BRIEF → Reproduce each line from the records that holds "body".
══ DATA SUPPLIED ══
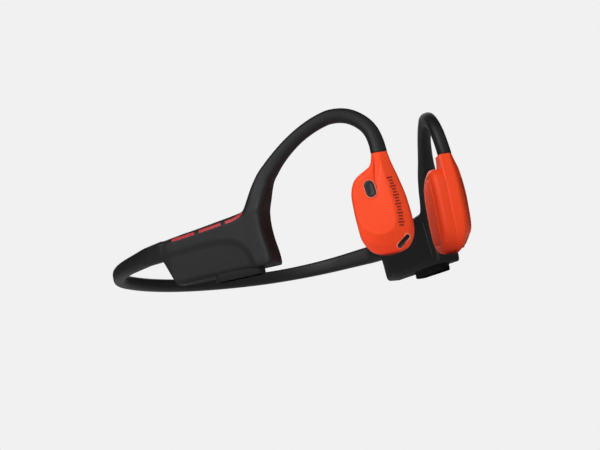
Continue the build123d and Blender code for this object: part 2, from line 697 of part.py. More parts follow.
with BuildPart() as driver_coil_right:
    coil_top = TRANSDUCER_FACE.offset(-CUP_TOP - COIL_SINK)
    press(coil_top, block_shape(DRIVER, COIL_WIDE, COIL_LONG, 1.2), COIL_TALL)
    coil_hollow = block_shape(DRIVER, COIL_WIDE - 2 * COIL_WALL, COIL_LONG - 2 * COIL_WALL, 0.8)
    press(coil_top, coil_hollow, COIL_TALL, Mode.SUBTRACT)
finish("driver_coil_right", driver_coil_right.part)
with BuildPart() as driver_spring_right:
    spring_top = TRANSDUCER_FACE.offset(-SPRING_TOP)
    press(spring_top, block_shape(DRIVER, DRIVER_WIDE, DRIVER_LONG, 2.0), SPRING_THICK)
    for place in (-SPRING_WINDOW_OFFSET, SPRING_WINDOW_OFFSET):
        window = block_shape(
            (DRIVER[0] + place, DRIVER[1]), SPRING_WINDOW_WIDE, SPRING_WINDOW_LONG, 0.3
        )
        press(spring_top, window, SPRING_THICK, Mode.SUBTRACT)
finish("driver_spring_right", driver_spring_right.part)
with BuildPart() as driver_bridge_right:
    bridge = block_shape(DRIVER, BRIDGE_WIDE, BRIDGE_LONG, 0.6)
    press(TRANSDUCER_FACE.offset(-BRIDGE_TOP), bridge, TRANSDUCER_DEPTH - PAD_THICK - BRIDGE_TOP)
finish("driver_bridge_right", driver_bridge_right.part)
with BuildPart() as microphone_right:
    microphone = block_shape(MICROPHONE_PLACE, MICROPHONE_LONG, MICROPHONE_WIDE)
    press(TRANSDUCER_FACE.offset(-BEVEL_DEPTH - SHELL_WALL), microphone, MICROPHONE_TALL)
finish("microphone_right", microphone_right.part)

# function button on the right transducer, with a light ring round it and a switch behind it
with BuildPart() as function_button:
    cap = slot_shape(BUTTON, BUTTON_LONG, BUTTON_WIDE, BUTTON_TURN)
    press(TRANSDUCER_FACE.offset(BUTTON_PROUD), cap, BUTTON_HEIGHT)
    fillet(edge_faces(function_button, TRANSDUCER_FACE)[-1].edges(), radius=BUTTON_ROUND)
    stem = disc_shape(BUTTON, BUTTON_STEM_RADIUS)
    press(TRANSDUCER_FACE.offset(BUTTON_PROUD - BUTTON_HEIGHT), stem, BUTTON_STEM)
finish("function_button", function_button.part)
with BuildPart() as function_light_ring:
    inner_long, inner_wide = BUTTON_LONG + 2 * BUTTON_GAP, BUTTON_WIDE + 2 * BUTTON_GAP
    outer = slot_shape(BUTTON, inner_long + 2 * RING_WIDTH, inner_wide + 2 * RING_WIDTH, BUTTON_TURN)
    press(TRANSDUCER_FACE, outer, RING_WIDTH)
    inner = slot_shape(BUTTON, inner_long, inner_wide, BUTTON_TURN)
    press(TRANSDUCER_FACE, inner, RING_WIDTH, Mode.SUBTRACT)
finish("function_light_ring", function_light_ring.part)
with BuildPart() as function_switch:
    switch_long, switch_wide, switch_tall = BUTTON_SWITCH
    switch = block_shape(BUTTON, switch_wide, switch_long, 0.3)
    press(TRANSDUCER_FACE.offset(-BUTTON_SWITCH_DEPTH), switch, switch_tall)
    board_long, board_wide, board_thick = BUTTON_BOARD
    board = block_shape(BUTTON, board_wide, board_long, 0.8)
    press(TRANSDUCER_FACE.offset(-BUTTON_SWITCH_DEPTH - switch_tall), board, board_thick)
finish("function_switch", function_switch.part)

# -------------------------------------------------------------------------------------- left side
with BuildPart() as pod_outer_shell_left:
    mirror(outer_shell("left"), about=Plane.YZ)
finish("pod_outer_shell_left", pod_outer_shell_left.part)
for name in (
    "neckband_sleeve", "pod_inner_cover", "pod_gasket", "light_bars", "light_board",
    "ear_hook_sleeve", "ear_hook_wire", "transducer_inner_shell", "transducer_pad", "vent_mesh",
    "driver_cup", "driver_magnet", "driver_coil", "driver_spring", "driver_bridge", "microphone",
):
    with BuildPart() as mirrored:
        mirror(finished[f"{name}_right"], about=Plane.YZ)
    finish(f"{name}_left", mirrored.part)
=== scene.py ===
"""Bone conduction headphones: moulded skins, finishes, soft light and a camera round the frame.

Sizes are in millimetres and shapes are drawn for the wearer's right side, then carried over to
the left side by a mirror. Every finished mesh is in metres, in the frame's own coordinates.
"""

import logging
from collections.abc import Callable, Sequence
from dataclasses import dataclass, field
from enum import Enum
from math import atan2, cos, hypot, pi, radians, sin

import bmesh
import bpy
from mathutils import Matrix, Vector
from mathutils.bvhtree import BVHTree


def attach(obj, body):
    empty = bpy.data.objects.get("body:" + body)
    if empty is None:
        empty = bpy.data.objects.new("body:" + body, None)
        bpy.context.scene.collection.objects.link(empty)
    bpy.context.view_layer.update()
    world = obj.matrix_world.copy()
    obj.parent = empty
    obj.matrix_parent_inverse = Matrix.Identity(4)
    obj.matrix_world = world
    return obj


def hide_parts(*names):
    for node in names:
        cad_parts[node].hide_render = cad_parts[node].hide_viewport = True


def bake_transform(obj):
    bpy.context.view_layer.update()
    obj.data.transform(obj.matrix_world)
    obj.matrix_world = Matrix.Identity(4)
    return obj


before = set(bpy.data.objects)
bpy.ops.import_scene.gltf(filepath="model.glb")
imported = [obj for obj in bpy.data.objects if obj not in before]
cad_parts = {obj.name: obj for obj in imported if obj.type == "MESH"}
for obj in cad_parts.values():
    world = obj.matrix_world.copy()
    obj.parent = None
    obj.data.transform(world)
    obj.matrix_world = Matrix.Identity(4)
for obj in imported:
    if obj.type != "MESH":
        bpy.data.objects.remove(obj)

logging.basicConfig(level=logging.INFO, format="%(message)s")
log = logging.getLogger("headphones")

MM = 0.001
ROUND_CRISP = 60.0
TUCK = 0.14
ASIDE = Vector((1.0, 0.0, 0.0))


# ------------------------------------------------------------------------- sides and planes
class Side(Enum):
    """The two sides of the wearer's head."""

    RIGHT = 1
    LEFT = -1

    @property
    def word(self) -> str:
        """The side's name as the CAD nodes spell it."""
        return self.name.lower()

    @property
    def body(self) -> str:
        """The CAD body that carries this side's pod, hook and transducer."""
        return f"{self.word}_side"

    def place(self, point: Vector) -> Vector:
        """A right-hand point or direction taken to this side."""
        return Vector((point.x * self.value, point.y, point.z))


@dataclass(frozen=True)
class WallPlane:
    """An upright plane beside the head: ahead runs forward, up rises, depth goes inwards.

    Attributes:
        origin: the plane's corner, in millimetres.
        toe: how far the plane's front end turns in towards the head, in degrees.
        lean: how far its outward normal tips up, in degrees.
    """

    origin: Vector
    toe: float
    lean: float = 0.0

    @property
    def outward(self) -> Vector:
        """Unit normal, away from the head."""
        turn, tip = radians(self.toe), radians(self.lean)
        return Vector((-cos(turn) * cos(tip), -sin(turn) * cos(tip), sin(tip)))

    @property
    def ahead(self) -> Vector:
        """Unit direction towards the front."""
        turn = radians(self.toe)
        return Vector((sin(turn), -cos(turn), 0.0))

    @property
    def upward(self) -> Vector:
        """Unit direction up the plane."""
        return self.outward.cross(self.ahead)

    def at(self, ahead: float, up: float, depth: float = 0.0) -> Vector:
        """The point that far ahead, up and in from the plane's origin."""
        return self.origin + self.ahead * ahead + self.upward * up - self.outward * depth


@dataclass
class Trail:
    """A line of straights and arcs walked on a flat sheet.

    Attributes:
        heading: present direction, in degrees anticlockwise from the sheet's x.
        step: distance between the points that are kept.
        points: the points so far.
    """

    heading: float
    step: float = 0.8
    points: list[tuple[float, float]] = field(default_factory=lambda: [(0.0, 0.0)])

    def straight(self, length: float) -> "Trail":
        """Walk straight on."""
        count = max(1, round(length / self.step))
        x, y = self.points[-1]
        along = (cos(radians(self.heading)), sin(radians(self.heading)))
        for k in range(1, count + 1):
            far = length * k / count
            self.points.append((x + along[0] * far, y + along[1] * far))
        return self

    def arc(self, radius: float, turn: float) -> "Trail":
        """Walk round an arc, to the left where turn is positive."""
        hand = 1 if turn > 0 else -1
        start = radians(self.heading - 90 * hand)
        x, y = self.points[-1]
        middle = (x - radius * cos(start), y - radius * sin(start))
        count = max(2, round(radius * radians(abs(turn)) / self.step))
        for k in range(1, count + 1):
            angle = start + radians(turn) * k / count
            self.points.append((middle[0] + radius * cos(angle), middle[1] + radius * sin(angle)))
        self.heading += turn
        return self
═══
══ DATA SUPPLIED ══
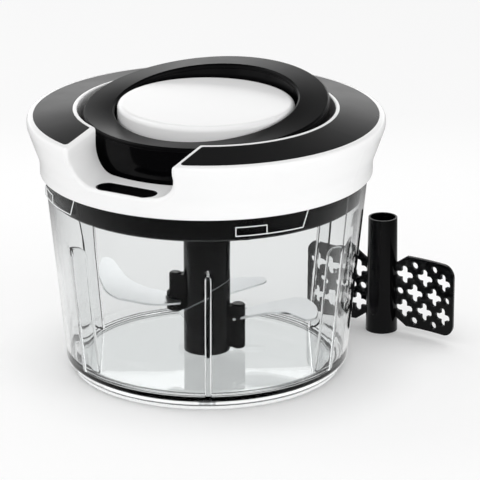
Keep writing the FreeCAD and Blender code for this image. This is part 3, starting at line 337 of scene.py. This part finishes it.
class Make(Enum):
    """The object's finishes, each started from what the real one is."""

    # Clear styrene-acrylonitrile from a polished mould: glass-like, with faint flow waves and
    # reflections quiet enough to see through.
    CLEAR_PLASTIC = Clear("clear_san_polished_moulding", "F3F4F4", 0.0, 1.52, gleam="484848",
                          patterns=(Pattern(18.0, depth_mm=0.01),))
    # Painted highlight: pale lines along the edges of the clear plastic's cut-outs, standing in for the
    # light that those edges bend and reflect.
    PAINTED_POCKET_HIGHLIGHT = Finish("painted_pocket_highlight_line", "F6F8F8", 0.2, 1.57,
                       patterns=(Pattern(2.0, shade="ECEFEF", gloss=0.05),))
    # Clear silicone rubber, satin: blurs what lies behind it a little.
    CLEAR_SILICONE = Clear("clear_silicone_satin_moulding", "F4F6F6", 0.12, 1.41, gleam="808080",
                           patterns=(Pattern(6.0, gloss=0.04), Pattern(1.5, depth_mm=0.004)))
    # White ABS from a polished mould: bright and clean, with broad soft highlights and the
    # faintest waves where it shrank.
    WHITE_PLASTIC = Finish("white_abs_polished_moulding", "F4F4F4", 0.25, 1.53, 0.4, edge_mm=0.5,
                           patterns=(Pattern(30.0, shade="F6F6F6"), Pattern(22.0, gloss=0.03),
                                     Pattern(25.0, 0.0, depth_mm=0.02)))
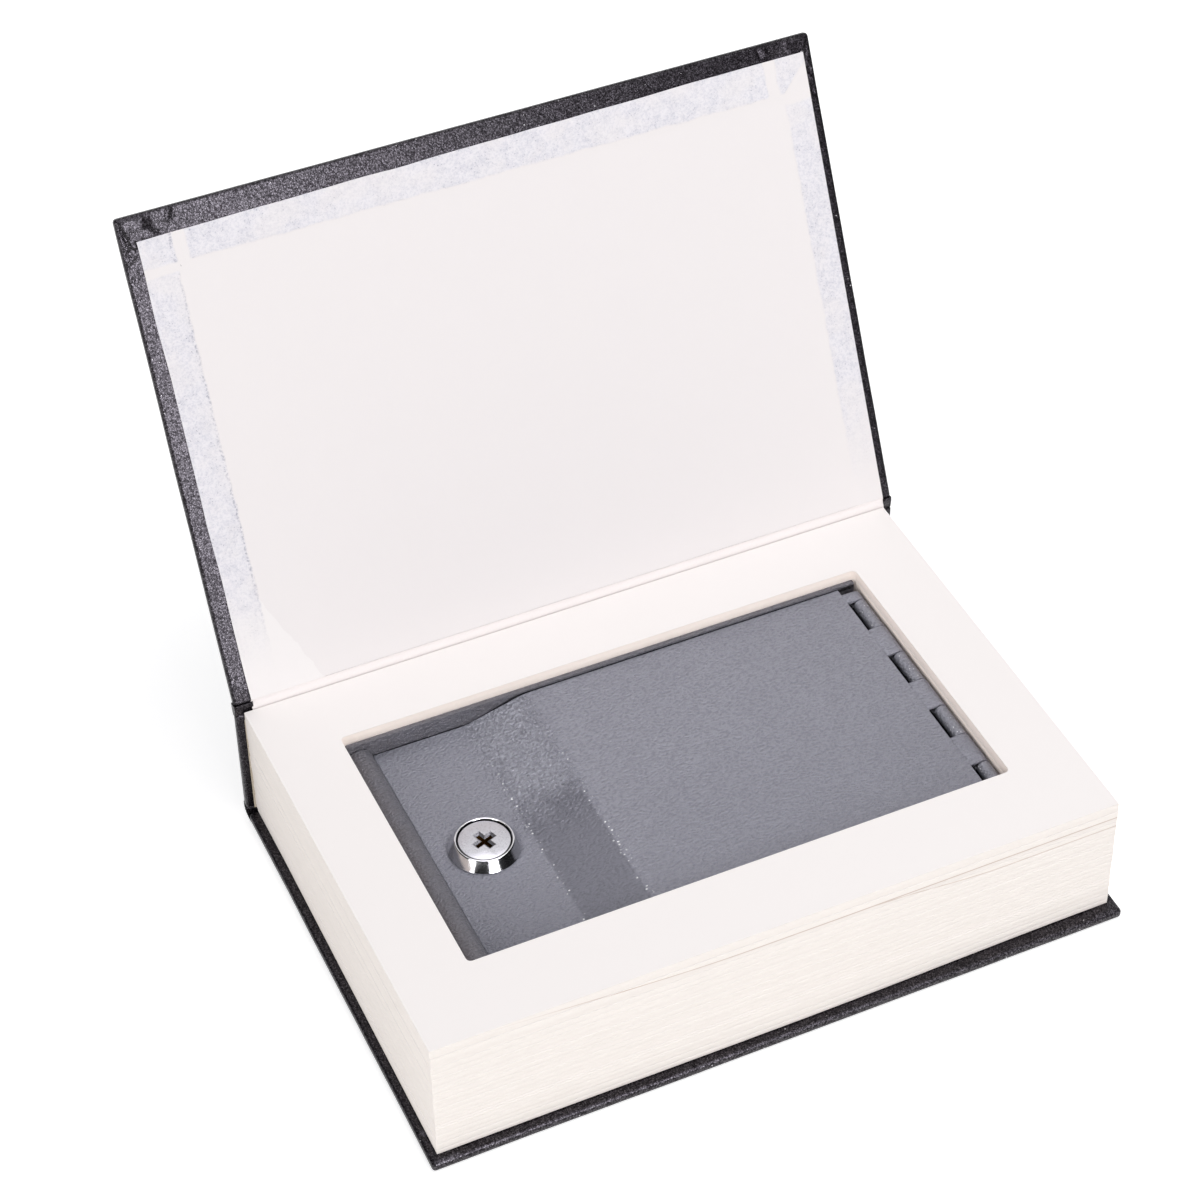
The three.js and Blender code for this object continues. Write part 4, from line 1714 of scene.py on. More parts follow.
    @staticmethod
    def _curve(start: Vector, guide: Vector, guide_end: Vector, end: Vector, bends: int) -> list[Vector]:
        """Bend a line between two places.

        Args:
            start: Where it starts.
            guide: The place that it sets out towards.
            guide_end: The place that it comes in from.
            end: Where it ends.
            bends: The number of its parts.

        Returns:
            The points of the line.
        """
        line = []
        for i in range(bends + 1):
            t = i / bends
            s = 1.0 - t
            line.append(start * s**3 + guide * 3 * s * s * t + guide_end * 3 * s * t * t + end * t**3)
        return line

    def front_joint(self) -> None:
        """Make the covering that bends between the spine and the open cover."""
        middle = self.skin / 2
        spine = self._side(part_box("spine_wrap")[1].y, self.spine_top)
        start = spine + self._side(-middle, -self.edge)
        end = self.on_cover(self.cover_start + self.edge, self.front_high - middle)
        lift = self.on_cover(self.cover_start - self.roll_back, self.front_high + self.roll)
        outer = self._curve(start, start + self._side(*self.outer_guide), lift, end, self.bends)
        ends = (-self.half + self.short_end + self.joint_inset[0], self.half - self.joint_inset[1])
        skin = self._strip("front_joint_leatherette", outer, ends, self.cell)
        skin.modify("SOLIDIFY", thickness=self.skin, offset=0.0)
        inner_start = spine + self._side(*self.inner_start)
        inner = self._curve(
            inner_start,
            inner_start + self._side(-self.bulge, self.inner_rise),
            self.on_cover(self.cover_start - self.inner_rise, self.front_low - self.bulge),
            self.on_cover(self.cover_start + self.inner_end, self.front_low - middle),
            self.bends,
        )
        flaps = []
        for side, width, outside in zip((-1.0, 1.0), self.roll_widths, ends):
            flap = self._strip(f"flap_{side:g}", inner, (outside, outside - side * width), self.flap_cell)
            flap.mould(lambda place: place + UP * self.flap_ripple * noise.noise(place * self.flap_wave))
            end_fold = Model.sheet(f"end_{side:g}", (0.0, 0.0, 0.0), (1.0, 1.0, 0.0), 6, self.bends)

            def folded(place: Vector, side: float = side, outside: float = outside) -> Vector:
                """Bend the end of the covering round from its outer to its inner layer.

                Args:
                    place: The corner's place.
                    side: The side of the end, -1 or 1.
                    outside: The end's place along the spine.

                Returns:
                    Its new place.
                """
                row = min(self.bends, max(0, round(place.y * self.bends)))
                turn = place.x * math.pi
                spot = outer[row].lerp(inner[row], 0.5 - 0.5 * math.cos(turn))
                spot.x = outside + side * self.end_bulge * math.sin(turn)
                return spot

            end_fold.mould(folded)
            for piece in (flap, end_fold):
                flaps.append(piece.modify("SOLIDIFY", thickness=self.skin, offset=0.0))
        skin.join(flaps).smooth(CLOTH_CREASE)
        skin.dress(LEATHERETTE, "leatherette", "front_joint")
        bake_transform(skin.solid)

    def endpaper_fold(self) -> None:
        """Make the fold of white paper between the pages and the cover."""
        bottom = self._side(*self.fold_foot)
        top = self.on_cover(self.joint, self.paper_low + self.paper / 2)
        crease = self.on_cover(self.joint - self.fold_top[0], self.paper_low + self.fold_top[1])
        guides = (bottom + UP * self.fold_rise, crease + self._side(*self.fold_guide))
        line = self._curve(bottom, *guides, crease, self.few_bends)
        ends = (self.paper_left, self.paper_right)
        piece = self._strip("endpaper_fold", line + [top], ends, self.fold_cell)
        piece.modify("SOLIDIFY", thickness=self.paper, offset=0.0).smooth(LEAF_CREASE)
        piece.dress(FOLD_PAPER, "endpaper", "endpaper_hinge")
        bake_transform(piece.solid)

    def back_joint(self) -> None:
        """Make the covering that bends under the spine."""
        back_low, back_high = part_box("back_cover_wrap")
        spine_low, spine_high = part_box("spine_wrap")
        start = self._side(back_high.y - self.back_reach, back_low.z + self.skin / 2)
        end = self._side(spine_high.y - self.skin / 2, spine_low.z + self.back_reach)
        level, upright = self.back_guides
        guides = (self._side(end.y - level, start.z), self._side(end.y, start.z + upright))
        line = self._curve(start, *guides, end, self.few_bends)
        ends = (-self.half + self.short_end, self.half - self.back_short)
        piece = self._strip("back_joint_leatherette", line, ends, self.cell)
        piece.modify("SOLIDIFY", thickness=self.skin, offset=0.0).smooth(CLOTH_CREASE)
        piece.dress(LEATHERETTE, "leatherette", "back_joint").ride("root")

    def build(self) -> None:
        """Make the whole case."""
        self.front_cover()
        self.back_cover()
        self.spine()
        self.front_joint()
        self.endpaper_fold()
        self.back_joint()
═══
EXERCISE SOLUTION →
def attach(obj, body):
    empty = bpy.data.objects.get("body:" + body)
        empty = bpy.data.objects.new("body:" + body, None)
    def body(self) -> str:
        """The CAD body that carries this side's pod, hook and transducer."""